The new network offers six hours of original Russian-language programming composed of basic news and information roundups, a political talk show, and a weekly review for a potential audience of 240 million inside Russia and in the Balkans and former Soviet republics, as well as certain Asian nations.

“Russians don’t feel they’re getting the whole story,” said RFE/RL’s president Tom Kent, calling Current Time a first alternative to the Russian government’s RT. “It’s news and information not appearing on existing Russian TV. It’s not propaganda, but we do stand for values, we think are universal—free expression, tolerance,” he added.

A key goal is encouraging “the growth of independent TV journalism in the Russian sphere of influence,” Kent said. Some 100 reporters or stringers are now collaborating on Current Time—some of them onetime competitors. Distribution goes through 32 affiliates in Ukraine, Georgia and Moldova, plus 7.3 million subscribers on satellite, cable and IPTV services in nine countries. Ukraine’s largest cable subscription service Volia, brings Current Time into 1.2 million households.

Because available news outlets in recent years have been curtailed by the government, reaching viewers inside Vladimir Putin’s Russia is best accomplished through social media, VOA staff said. So far, Current Time has generated 160 million social media views of items linking to its programs, a quarter of them inside Russia. Some 200 million views of the network using Facebook have been tabulated.
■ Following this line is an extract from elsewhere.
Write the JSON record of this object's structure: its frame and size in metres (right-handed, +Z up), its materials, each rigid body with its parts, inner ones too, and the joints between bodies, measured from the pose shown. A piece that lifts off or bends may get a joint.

“We went from zero a year ago to 200 million,” said Glenn Kates, managing editor for RFE/RL’s digital media. And even though storytelling space is narrower on Facebook and Twitter, “we keep their attention rather than just driving them to a website—that is content that is getting inside Russia,” he said. 

Russians are “very interested in what Americans are saying about events in Russia,” said Alen Mlatisuma, managing editor for Internet in the Eurasia Division. 
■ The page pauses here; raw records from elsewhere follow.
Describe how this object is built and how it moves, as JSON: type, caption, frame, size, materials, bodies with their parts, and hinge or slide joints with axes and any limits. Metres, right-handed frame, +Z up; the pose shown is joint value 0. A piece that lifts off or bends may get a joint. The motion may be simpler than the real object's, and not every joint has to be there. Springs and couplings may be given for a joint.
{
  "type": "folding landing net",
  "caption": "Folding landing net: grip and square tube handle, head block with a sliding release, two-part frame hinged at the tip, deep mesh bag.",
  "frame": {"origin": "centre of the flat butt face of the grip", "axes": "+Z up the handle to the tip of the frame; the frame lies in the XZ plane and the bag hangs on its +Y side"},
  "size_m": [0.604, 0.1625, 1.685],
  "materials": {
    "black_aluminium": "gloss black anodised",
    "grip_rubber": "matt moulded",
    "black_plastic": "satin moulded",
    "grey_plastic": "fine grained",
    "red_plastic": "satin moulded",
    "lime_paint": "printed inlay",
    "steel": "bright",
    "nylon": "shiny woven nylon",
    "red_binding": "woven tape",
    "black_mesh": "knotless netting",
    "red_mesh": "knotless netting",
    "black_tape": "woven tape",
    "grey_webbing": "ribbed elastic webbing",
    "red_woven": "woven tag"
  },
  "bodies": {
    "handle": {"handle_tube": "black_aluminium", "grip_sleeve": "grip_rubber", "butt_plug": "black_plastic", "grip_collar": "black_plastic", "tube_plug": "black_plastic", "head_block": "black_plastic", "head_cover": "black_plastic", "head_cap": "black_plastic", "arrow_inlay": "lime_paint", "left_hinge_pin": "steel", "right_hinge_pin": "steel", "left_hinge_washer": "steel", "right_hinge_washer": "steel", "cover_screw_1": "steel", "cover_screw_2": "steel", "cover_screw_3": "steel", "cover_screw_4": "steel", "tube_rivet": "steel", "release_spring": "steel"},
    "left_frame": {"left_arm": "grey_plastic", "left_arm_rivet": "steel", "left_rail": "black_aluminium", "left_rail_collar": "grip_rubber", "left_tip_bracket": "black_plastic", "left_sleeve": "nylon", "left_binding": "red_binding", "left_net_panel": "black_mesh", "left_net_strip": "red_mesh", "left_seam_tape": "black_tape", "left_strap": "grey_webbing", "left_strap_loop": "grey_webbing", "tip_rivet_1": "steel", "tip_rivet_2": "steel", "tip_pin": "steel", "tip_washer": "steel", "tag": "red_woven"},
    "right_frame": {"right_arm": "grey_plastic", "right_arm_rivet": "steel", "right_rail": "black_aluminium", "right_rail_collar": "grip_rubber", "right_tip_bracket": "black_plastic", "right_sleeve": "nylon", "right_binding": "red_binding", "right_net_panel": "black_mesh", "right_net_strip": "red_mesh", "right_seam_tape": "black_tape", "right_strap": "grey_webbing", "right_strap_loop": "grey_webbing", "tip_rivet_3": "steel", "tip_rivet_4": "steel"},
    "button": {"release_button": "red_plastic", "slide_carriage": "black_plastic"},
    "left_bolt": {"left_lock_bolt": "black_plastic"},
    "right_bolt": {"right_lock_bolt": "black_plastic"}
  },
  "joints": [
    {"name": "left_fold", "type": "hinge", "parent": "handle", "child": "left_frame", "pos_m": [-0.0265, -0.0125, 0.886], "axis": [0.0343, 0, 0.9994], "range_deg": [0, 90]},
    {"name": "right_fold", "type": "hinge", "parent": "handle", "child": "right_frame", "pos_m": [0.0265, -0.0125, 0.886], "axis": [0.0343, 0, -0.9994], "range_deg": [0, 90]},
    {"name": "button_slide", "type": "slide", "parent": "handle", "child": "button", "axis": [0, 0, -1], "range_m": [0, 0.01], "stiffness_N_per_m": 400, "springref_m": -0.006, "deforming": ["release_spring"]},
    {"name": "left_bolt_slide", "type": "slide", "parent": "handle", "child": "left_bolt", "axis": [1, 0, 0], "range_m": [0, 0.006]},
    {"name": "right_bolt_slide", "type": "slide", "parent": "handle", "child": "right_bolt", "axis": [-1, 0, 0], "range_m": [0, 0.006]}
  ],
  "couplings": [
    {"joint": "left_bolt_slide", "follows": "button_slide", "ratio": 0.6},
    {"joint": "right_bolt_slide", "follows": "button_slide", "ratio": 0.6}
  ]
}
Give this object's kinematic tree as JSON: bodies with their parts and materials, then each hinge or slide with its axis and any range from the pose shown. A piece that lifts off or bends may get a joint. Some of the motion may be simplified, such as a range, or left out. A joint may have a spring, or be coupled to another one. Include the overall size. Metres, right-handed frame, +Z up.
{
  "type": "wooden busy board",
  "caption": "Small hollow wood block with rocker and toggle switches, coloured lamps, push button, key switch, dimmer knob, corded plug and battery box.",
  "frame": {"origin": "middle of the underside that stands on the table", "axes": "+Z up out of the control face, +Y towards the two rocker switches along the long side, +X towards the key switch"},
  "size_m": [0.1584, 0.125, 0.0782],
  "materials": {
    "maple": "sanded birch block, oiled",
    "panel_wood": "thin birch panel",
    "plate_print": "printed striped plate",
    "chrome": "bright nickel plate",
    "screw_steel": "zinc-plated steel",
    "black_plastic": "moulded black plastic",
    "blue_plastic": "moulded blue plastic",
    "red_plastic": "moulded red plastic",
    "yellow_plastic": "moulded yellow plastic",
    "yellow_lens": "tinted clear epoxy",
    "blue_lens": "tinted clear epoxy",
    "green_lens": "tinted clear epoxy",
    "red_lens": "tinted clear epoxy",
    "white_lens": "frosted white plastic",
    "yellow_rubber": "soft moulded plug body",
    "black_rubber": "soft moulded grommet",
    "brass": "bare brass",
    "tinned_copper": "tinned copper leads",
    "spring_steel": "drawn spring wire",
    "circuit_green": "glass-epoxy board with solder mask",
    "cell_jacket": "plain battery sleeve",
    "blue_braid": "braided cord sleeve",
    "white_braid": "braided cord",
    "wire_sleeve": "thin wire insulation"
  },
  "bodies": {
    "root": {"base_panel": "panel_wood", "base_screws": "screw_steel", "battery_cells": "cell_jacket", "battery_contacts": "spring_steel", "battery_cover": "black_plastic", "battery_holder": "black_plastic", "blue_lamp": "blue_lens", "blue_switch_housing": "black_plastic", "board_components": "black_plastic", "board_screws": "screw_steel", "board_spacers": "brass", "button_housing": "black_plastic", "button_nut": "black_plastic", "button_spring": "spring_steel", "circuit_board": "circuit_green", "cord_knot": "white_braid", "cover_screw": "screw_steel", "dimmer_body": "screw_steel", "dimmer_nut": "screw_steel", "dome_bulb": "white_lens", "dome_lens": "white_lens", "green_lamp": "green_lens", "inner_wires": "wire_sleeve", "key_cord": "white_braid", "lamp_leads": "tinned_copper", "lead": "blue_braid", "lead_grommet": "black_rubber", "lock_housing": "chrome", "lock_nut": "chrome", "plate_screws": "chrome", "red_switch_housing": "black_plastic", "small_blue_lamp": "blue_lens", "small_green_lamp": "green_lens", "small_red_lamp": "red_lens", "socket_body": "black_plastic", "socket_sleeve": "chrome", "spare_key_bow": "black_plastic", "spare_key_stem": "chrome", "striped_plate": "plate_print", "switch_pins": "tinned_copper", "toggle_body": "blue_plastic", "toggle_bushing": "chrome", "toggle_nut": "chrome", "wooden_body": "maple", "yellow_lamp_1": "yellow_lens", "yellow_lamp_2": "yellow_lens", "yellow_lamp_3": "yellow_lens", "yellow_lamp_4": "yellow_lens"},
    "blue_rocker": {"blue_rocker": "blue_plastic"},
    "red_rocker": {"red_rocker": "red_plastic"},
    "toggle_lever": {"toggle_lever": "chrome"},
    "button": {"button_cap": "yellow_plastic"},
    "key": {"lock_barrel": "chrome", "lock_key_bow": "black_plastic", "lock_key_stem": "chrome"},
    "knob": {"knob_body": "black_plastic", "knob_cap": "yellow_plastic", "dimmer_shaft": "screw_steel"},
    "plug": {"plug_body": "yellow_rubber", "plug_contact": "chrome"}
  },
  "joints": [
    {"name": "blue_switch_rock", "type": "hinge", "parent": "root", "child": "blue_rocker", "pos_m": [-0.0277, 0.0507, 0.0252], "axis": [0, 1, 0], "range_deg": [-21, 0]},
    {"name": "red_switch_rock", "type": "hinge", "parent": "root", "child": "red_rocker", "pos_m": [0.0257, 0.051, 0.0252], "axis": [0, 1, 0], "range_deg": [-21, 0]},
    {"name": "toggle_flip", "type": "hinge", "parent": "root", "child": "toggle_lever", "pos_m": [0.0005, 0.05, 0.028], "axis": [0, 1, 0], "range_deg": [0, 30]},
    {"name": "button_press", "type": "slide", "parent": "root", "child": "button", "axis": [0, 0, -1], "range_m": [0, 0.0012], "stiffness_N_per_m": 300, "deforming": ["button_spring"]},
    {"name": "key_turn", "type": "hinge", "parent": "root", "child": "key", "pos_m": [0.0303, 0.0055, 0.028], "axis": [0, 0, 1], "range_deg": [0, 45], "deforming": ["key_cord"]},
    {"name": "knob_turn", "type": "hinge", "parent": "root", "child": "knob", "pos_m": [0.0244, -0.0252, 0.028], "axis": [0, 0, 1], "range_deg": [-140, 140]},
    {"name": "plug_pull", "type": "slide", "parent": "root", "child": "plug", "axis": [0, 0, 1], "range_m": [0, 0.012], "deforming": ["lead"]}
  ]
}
One example is a clandestine video  of political activists in a park being arbitrarily arrested by police and then jailed. Current Time staff worked with a local partner to verify the video’s accuracy, which even the police did not deny.

Such collaborators—some of whom in the past were competitors—are part of the business model and include about 100 reporters on the ground in various countries. “People are demanding more live coverage,” especially when violence breaks out, said Irina Van Dusen, chief of the VOA’s Russian Service. She noted that her team went live on the night of the U.S. election. “The market is shrinking, so it is timely to produce a reasonable sane voice.”

Director Sindelar said she focuses on Russians’ “daily economic issues, whether they have food, money in the bank account, whether their parents’ pensions” are coming through. Producers also search for rare stories from Russia’s remotest parts, a segment called “Unknown Russia,” she said. The network is also hoping to become world’s largest Russian documentary film producer.

Not all of the programming is political, said Kent, citing “honey” fare such as a feature on farmers who rent out cows to city dwellers.

Current Time TV’s budget includes a $10 million appropriation, plus another $12 million or so “found in couch cushions of BBG,” Kent said. “By Washington standards, that is pocket lint.”

This month’s launch “has nothing to do with the change in administrations,” said VOA Director Amanda Bennett, but the project does fit with the Broadcasting Board of Governors’ five-area mission of telling America’s story to the outside world. “The United States is the biggest and most exciting beat,” she said. “But if we try to send a [propaganda] message, it comes across as fake and unconvincing.” Citing an unpredicted surprise reaction abroad to the absence of violence at the Republican National Convention, Bennett said, “We are exporting things that we don’t always understand we are exporting.”

Though it’s too early for solid audience numbers, “we are seeing a big uptick in consumption and engagement in this new world,” Mlatisuma said. “The sharing is a sign of credibility.”

Unlike American broadcasters such as Ed Schultz, whose show on the Moscow-based RT America “preaches the mantra that there is no truth in journalism, we believe there is truth in journalism,” Mlatisuma added. “People are not happy with what they’re seeing on Russian media. The average Russian story has some truth, something believable, and something they can blame Americans for.”

CORRECTION: This article has been corrected with the right attribution for a quote on Russian interest in what Americans are saying about events in Russia.